Water-edge seats versus deeper lawn spots
The front edge near the river looks more dramatic, and it gives the outing a stronger sense of being at Han River Park. But it also exposes you more directly to wind, foot traffic, and the feeling that your space is always being crossed by someone else.
A slightly deeper lawn position is more stable for a longer stay. It gives enough openness to keep the river in view while making bags, food, and conversation feel less interrupted. For many first visits, that middle distance creates a better balance than insisting on the most obvious front-row river spot.
So the question is not simply which location looks prettier. It is which one makes the outing easier to maintain for two or three relaxed hours without constant minor adjustments.
A useful distance test is whether people walking past the mat still feel like background movement rather than interruptions. If every passerby crosses directly in front of the food or bags, the spot is too close to the traffic line. Move back 5 to 10 meters and check whether the river remains visible while the sitting area feels less exposed.
Wind matters more than many first-time visitors expect. A front-row river position can look perfect in the first photo and become annoying once paper cups, napkins, light jackets, and hair keep moving. For a low-stress picnic, choose a spot that protects the setup before choosing the most dramatic view.
Ramyeon timing after the mat is settled
Ramyeon at Han River is part of the Yeouido experience, but making it the first task often pushes the picnic into a rushed rhythm. If the food decision comes before the base area feels stable, visitors can end up eating quickly, moving again, and rebuilding the setup twice.
Settle the mat first, read the light and crowd flow for a little while, and then add ramyeon once the outing has slowed into place. That order makes the food feel like part of the picnic rather than the thing forcing the schedule.
Give the base area at least 10 to 15 minutes before sending someone for food. During that short pause, you can see whether the chosen area is too windy, too close to foot traffic, or too far from the route everyone keeps using. If the location is wrong, it is easier to move before hot food appears.
For a simple picnic, one hot item and one cold drink per person often feels cleaner than building a table of many small foods. Too many open containers make the mat harder to manage, especially when the group still wants photos or a short walk before sunset.
If you want to extend that slower Seoul mood into something more directly usable afterward, trying a K-style beauty profile is a natural next step.
Time windows that change the Yeouido picnic mood
Early to mid-afternoon is easiest for comfort.

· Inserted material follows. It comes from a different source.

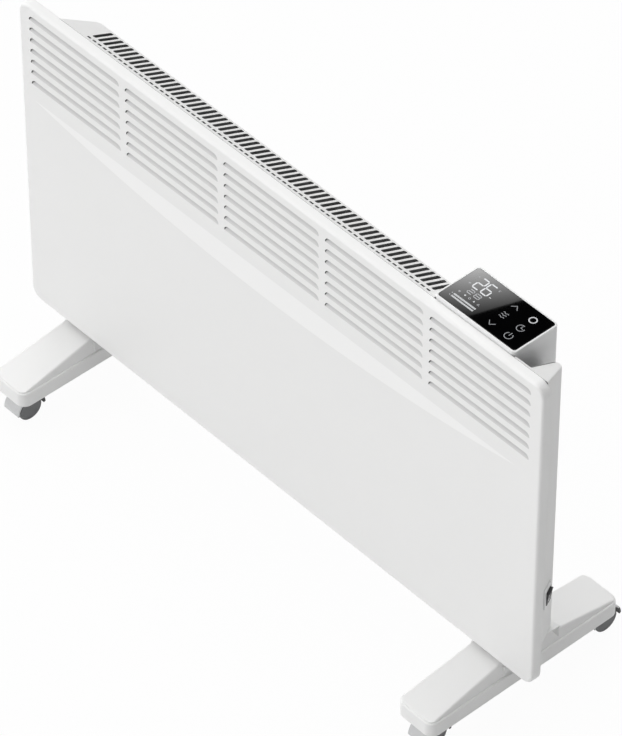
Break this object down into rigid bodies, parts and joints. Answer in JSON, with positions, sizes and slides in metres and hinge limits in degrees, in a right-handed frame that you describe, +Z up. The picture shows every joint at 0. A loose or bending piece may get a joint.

It gives enough light for setup, leaves room for a longer stay, and keeps the picnic itself at the center of the outing.
Late afternoon into dusk changes the feeling. The river gets better atmosphere and the Seoul skyline starts to soften, but the area can also feel busier and more date-oriented, which is not always the same as feeling easier.
For most first-time visitors, the best compromise is to arrive in the late afternoon. That gives enough time to settle in daylight and still lets the outing drift into a more memorable early-evening mood.

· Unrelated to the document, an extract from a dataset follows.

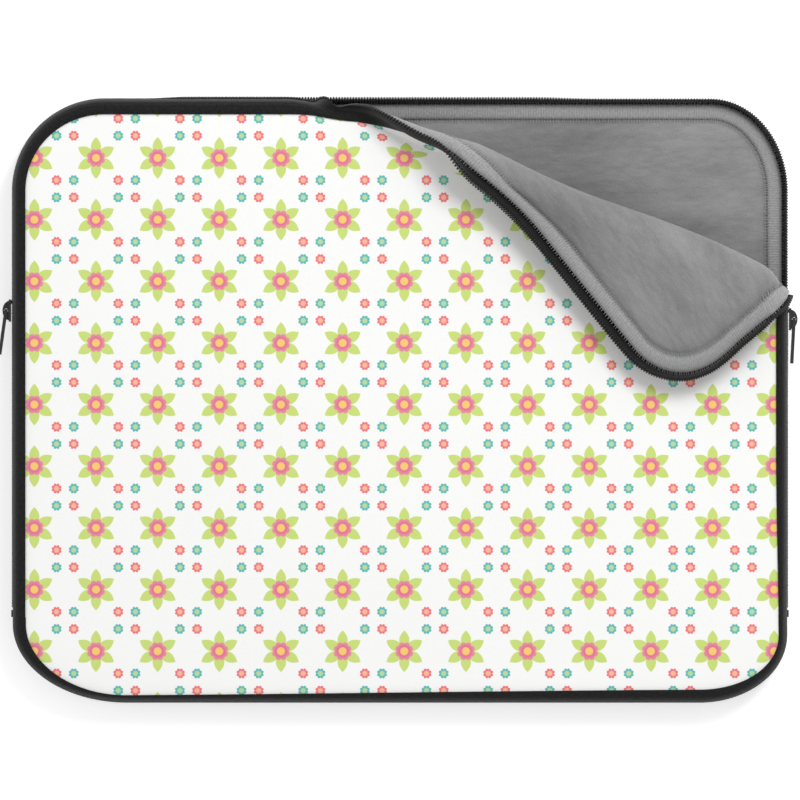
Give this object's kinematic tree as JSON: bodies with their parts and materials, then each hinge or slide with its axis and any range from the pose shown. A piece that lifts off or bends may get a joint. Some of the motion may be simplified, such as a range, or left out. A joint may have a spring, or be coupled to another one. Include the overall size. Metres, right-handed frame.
{
  "type": "laptop sleeve",
  "caption": "Padded zip-up laptop sleeve with a floral printed cover, plush lining and the front corner folded forward to show the pocket.",
  "frame": {"origin": "middle of the back outer face, which the sleeve lies on", "axes": "+X to the right along the length, +Y towards the zip opening, +Z out of the front panel"},
  "size_m": [0.3603, 0.2723, 0.047],
  "materials": {
    "print_fabric": "matte printed polyester canvas with small flowers on white",
    "foam": "soft closed-cell foam",
    "plush_lining": "short grey plush",
    "binding_ribbon": "ribbed light grey ribbon",
    "black_tape": "matte black woven tape",
    "zip_coil": "black moulded coil",
    "zip_metal": "black enamelled die casting"
  },
  "bodies": {
    "shell": {"back_binding": "binding_ribbon", "back_foam": "foam", "back_lining": "plush_lining", "back_outer_fabric": "print_fabric", "back_zip_coil": "zip_coil", "back_zip_tape": "black_tape", "bottom_gusset": "black_tape", "front_binding": "binding_ribbon", "front_foam": "foam", "front_lining": "plush_lining", "front_outer_fabric": "print_fabric", "front_zip_coil_left": "zip_coil", "front_zip_coil_right": "zip_coil", "front_zip_tape_left": "black_tape", "front_zip_tape_right": "black_tape", "zip_stop_left": "zip_metal", "zip_stop_right": "zip_metal"},
    "fold_lip": {"lip_binding": "binding_ribbon", "lip_foam": "foam", "lip_lining": "plush_lining", "lip_outer_fabric": "print_fabric", "lip_zip_coil": "zip_coil", "lip_zip_tape": "black_tape"},
    "fold_roll": {"roll_binding": "binding_ribbon", "roll_foam": "foam", "roll_lining": "plush_lining", "roll_outer_fabric": "print_fabric", "roll_zip_tape": "black_tape"},
    "flap": {"flap_binding": "binding_ribbon", "flap_foam": "foam", "flap_lining": "plush_lining", "flap_outer_fabric": "print_fabric", "flap_zip_coil": "zip_coil", "flap_zip_tape": "black_tape"},
    "slider_left": {"slider_left": "zip_metal"},
    "slider_right": {"slider_right": "zip_metal"},
    "pull_left": {"pull_left": "zip_metal"},
    "pull_right": {"pull_right": "zip_metal"}
  },
  "joints": [
    {"name": "slider_left_run", "type": "slide", "parent": "shell", "child": "slider_left", "axis": [0, 1, 0], "range_m": [-0.128, 0.048]},
    {"name": "slider_right_run", "type": "slide", "parent": "shell", "child": "slider_right", "axis": [0, 1, 0], "range_m": [-0.124, 0]},
    {"name": "pull_left_swing", "type": "hinge", "parent": "slider_left", "child": "pull_left", "pos_m": [-0.1776, 0.0407, 0.012], "axis": [0, 0, -1], "range_deg": [-9, 150]},
    {"name": "pull_right_swing", "type": "hinge", "parent": "slider_right", "child": "pull_right", "pos_m": [0.1776, 0.0368, 0.012], "axis": [0, 0, 1], "range_deg": [0, 150]},
    {"name": "lip_creep", "type": "slide", "parent": "shell", "child": "fold_lip", "axis": [-0.9003, 0.4352, 0], "range_m": [0, 0.00901]},
    {"name": "fold_open", "type": "hinge", "parent": "fold_lip", "child": "fold_roll", "pos_m": [0.11331, 0.07585, 0.02342], "axis": [-0.9003, 0.4352, 0], "range_deg": [0, 95]},
    {"name": "flap_turn", "type": "hinge", "parent": "fold_roll", "child": "flap", "pos_m": [0.1128, 0.07481, 0.03664], "axis": [-0.9003, 0.4352, 0], "range_deg": [0, 95.01]}
  ],
  "couplings": [
    {"joint": "flap_turn", "follows": "fold_open", "ratio": 1},
    {"joint": "lip_creep", "follows": "fold_open", "m_per_rad": 0.005428}
  ]
}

If comfort matters most, start around mid-afternoon and avoid making sunset the only goal. If photos matter more, arrive roughly 90 minutes before sunset so there is time to choose a mat position, take a few daylight frames, and still stay through the warmer sky color. Arriving only at sunset often creates the worst combination: everyone wants the same view, but nobody has settled yet.

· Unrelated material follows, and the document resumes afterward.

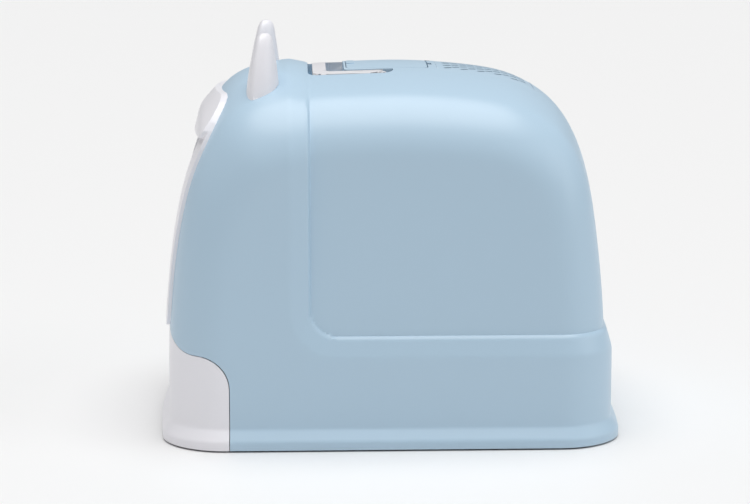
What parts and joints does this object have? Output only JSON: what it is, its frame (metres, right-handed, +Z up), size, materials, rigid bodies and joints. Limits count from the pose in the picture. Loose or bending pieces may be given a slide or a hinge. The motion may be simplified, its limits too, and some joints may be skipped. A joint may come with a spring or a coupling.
{
  "type": "cat litter box",
  "caption": "Rounded hooded cat litter box with ear-shaped trims, a swing flap door, a pull-out litter drawer, a top hatch over a filter and a fold-down carry handle.",
  "frame": {"origin": "on the floor under the middle of the flared foot", "axes": "+Z up, the door and the drawer front face -Y, +X is to the right seen from the door"},
  "size_m": [0.412, 0.522, 0.448],
  "materials": {
    "hood_blue": "light blue moulded plastic, satin gloss",
    "trim_white": "white moulded plastic, satin gloss",
    "handle_white": "white moulded plastic with a finely ribbed grip",
    "base_grey": "grey moulded plastic",
    "pan_grey": "light grey moulded plastic",
    "flap_clear": "frosted clear plastic",
    "filter_felt": "charcoal felt",
    "foot_rubber": "soft dark rubber",
    "steel": "plain steel"
  },
  "bodies": {
    "housing": {"hood_shell": "hood_blue", "door_frame": "trim_white", "hinge_cover": "trim_white", "ear_left": "trim_white", "ear_right": "trim_white", "vent_panel": "hood_blue", "filter_basket": "hood_blue", "carbon_filter": "filter_felt", "base_plate": "base_grey", "drawer_rail_left": "base_grey", "drawer_rail_right": "base_grey", "foot_front_left": "foot_rubber", "foot_front_right": "foot_rubber", "foot_rear_left": "foot_rubber", "foot_rear_right": "foot_rubber", "base_screws": "steel", "door_hinge_rod": "steel", "handle_pivot_pins": "steel", "hatch_hinge_pin": "steel"},
    "door": {"door_flap": "flap_clear"},
    "handle": {"carry_handle": "handle_white"},
    "hatch": {"top_hatch": "hood_blue"},
    "drawer": {"drawer_pan": "pan_grey", "drawer_front": "trim_white", "pull_cup": "trim_white", "drawer_front_screws": "steel", "step_grate": "pan_grey"}
  },
  "joints": [
    {"name": "drawer_slide", "type": "slide", "parent": "housing", "child": "drawer", "axis": [0, -1, 0], "range_m": [0, 0.36]},
    {"name": "door_swing", "type": "hinge", "parent": "housing", "child": "door", "pos_m": [0, -0.204, 0.346], "axis": [1, 0, 0], "range_deg": [-30, 70]},
    {"name": "handle_swing", "type": "hinge", "parent": "housing", "child": "handle", "pos_m": [0, -0.006, 0.396], "axis": [-1, 0, 0], "range_deg": [0, 95]},
    {"name": "hatch_open", "type": "hinge", "parent": "housing", "child": "hatch", "pos_m": [0, 0.0477, 0.4043], "axis": [-1, 0, 0], "range_deg": [0, 95]}
  ]
}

Season changes the answer. Spring and autumn are forgiving because sitting outside for 2 hours feels realistic. Summer asks for more shade, lighter food, and less pressure to stay in one exact spot. In winter, Yeouido can still be a good river walk, but calling it a picnic becomes less realistic unless the stay is short and the plan includes a nearby indoor break.
Why Yeouido is easier than Banpo for a first river date
Yeouido is easier because it asks for less interpretation. Its picnic logic is clearer, the meeting structure is simpler, and the outing can remain successful even without a tightly planned route.
Banpo becomes stronger when lighting, bridge views, and a more visual evening scene matter most. Yeouido is stronger when the goal is to stay longer, talk more, and keep the outing from feeling overdesigned.
That difference shows up in the first 30 minutes. At Yeouido, a simple plan can succeed with a mat, drinks, and one shared food stop. At Banpo, visitors often start comparing bridge angles, fountain timing, and the Some Sevit side almost immediately. That makes Banpo more memorable for a night route, but Yeouido is usually kinder when two people are still finding the rhythm of the date.
For first dates, the best Yeouido plan leaves an exit option. After 90 minutes, the outing can continue into sunset, shift into a short riverside walk, or end without feeling unfinished. That flexibility is the real advantage of Yeouido over a more spectacle-driven river stop.
If you want to continue from picnic mood into the river after dark, Best Han River Night Photo Spots — Reflections and Views is the most natural follow-up because it explains how Banpo and Yeouido divide once the river turns into a night scene.
A Yeouido Han River picnic works best when visitors choose one easy base area instead of treating the river like a wide checklist.
A middle-distance lawn spot is often more comfortable than the most obvious water-edge view because it handles wind and foot traffic better.
Settling the mat before getting ramyeon usually creates a calmer outing and helps the picnic feel less rushed from the start.